GIVEN PROBLEM :: All lines in the data bearing the string "that" should be identified and copied.

MATERIAL FOR THIS TASK ::
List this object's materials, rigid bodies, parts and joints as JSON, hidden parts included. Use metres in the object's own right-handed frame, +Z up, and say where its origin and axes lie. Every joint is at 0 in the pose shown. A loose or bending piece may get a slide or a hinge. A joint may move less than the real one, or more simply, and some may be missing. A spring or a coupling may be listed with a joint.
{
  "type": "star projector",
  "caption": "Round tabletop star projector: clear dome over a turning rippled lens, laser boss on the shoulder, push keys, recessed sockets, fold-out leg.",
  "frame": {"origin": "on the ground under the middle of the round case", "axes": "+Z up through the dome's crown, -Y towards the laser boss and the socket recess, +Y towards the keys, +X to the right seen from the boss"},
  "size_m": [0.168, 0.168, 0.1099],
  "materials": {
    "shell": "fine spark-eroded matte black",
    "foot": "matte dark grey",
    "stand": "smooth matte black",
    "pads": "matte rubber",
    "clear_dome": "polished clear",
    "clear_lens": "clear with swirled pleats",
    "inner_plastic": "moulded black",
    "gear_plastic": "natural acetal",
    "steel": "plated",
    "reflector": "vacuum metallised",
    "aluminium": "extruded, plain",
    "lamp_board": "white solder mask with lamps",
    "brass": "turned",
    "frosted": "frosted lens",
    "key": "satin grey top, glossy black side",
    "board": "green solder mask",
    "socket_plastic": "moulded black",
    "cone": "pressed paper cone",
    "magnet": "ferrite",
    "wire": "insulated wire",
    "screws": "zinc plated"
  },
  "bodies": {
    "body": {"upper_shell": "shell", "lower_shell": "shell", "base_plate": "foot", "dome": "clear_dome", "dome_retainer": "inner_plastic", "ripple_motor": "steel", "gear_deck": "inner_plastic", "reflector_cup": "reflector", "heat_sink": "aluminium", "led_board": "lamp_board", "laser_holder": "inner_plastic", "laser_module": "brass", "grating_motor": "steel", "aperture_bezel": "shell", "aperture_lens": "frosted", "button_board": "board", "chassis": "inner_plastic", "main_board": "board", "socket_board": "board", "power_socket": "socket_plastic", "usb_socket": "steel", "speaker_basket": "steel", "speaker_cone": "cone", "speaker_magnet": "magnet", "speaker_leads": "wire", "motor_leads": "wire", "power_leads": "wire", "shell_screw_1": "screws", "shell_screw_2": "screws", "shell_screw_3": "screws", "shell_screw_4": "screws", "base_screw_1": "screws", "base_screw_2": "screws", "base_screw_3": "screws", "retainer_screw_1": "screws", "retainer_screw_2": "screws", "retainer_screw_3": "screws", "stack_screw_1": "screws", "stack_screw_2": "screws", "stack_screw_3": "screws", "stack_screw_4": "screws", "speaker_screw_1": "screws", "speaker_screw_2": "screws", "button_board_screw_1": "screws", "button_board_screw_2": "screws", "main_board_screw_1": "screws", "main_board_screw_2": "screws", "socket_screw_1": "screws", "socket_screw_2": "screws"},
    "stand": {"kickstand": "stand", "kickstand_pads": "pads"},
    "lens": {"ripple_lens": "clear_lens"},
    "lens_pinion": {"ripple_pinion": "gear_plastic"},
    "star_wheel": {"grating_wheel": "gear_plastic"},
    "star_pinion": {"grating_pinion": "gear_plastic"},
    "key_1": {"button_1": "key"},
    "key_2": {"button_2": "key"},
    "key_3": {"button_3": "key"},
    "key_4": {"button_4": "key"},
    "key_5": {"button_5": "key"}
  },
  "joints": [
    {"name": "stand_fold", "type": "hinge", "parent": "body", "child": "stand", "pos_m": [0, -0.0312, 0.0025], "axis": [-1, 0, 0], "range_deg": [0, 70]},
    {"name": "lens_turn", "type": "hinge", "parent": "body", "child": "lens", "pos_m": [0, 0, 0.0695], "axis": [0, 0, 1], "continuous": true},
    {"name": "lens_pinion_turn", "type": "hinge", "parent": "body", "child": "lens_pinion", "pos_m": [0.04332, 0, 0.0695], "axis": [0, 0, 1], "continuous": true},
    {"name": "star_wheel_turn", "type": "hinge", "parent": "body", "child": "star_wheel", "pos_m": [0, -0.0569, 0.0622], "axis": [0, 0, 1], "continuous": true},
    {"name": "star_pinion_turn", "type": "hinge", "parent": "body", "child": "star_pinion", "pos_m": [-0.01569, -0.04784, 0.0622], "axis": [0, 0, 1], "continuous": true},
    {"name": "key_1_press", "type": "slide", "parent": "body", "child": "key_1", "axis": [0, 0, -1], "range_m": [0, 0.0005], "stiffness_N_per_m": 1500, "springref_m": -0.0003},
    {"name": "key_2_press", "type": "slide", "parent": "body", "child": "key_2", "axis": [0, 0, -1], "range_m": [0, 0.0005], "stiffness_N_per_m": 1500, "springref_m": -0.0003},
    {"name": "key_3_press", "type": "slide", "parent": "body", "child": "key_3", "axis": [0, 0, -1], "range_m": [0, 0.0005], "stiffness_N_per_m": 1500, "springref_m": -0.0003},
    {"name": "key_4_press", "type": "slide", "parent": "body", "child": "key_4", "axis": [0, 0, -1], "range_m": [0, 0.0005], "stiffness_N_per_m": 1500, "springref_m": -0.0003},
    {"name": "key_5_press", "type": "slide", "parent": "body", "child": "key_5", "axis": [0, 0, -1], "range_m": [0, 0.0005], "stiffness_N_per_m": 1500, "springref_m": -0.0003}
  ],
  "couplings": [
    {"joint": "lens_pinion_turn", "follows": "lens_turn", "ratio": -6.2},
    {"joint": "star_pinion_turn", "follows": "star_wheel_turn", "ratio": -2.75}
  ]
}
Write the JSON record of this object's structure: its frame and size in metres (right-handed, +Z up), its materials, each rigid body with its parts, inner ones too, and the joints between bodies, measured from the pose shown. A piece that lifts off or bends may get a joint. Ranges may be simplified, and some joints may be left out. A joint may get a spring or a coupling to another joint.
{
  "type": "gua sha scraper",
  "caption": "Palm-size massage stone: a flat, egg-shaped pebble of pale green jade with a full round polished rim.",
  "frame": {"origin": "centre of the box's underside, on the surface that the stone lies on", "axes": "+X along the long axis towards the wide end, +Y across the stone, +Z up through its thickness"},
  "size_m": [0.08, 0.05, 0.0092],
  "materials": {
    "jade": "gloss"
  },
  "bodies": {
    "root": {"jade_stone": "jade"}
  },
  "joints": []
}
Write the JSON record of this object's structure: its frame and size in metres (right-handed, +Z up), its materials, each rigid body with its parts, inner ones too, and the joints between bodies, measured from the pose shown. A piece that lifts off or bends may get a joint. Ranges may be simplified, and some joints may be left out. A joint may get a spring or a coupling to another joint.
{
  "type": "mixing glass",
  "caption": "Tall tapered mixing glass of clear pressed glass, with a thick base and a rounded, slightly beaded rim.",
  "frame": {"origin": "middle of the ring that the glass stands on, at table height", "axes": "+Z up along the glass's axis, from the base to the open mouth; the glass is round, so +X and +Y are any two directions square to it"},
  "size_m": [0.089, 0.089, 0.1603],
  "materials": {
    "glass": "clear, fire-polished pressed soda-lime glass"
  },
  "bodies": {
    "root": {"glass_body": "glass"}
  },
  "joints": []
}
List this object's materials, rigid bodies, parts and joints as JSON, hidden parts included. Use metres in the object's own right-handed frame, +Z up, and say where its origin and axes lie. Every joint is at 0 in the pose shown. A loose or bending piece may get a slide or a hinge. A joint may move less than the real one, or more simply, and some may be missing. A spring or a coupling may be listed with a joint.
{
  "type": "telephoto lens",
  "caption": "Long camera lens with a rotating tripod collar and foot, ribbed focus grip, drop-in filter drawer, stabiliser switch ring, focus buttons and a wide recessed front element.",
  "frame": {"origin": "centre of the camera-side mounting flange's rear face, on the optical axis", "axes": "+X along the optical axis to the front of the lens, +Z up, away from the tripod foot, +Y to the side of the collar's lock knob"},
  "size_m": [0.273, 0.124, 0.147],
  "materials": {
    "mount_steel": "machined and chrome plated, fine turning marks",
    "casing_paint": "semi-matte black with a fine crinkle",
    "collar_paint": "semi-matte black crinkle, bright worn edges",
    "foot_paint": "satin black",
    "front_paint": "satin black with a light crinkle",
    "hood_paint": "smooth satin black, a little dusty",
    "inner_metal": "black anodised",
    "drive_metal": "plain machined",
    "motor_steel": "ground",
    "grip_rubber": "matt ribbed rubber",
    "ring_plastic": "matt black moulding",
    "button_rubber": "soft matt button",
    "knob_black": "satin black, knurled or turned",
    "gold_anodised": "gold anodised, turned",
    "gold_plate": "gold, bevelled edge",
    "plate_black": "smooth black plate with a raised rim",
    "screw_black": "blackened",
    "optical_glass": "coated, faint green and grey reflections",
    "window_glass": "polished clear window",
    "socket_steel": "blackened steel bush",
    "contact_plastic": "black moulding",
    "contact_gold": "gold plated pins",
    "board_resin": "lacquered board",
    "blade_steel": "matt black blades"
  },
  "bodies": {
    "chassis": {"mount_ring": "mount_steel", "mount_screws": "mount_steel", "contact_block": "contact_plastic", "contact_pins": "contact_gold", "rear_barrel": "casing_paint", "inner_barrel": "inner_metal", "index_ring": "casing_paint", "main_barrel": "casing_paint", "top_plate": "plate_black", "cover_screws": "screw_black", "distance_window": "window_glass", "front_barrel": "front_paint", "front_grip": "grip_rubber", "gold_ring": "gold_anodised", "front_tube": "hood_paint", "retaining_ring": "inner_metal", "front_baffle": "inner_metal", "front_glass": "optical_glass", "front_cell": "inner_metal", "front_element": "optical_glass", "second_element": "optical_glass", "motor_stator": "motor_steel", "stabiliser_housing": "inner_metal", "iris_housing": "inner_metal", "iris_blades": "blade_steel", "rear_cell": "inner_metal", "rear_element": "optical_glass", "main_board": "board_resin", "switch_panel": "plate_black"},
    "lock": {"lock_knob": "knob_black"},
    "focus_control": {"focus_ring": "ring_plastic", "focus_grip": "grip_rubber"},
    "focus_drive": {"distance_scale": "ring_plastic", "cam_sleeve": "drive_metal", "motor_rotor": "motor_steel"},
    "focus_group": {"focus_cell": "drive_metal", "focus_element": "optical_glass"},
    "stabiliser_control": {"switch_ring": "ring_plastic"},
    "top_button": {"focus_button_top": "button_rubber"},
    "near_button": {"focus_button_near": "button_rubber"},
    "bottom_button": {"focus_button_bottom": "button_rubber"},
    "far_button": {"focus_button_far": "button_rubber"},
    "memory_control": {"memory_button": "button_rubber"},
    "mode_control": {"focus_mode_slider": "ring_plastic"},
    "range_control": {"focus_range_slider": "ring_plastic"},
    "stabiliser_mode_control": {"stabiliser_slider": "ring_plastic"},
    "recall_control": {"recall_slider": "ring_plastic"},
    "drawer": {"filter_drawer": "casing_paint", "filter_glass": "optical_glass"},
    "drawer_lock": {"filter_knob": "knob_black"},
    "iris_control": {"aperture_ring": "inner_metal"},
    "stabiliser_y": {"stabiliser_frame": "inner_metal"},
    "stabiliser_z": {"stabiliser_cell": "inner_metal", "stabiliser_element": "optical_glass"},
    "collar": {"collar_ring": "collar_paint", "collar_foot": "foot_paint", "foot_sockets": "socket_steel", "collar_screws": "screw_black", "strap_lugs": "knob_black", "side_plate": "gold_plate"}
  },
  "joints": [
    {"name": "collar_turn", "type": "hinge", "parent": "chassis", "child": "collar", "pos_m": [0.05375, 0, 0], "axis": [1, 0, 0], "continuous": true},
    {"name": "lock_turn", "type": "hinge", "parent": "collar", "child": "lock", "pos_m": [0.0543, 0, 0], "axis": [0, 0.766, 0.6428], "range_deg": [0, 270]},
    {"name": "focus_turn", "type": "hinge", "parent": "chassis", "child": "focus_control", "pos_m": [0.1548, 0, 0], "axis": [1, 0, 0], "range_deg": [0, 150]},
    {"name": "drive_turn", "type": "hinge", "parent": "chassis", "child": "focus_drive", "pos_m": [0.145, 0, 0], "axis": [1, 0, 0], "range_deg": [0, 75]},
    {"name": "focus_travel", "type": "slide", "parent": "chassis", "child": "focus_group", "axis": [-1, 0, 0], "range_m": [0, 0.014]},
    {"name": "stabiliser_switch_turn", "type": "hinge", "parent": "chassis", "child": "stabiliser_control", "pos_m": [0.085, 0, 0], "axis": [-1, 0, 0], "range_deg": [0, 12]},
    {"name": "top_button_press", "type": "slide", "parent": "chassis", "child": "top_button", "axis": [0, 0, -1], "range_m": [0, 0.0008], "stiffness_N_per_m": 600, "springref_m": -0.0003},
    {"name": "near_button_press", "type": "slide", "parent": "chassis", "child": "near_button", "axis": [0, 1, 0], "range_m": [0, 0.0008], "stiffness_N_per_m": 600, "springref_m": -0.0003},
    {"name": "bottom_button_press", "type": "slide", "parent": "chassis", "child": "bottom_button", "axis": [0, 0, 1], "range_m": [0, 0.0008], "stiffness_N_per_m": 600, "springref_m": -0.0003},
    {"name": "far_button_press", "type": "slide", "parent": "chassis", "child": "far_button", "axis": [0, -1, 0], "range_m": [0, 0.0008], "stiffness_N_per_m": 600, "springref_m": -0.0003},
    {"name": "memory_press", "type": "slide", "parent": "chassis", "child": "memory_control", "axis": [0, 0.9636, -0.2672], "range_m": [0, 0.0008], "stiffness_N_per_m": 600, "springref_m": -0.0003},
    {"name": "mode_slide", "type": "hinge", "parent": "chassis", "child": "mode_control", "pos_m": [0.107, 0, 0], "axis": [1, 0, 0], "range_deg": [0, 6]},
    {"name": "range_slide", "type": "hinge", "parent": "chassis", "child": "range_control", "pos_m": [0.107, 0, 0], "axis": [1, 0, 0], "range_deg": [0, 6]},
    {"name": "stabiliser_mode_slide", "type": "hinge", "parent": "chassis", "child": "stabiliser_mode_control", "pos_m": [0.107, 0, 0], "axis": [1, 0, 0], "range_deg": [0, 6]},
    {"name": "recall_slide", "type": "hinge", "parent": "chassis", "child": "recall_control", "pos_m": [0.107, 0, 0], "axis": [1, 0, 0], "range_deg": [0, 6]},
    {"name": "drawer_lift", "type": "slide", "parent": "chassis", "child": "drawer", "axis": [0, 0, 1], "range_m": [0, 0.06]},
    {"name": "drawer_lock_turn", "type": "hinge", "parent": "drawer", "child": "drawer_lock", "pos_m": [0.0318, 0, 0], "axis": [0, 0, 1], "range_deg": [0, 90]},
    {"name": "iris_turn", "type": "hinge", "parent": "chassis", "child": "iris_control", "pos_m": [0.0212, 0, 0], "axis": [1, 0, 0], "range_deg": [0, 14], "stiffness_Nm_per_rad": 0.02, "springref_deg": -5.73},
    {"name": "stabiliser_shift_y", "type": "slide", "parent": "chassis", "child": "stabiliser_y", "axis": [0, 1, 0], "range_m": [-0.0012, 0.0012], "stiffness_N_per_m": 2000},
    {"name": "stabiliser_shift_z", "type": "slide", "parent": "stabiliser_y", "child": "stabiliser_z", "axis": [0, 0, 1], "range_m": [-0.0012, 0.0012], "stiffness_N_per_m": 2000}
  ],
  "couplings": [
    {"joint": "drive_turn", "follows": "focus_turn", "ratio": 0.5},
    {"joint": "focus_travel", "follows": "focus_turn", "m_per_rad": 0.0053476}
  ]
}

RESULT ::
Write the JSON record of this object's structure: its frame and size in metres (right-handed, +Z up), its materials, each rigid body with its parts, inner ones too, and the joints between bodies, measured from the pose shown. A piece that lifts off or bends may get a joint. Ranges may be simplified, and some joints may be left out. A joint may get a spring or a coupling to another joint.
  "frame": {"origin": "centre of the box's underside, on the surface that the stone lies on", "axes": "+X along the long axis towards the wide end, +Y across the stone, +Z up through its thickness"},
Write the JSON record of this object's structure: its frame and size in metres (right-handed, +Z up), its materials, each rigid body with its parts, inner ones too, and the joints between bodies, measured from the pose shown. A piece that lifts off or bends may get a joint. Ranges may be simplified, and some joints may be left out. A joint may get a spring or a coupling to another joint.
  "frame": {"origin": "middle of the ring that the glass stands on, at table height", "axes": "+Z up along the glass's axis, from the base to the open mouth; the glass is round, so +X and +Y are any two directions square to it"},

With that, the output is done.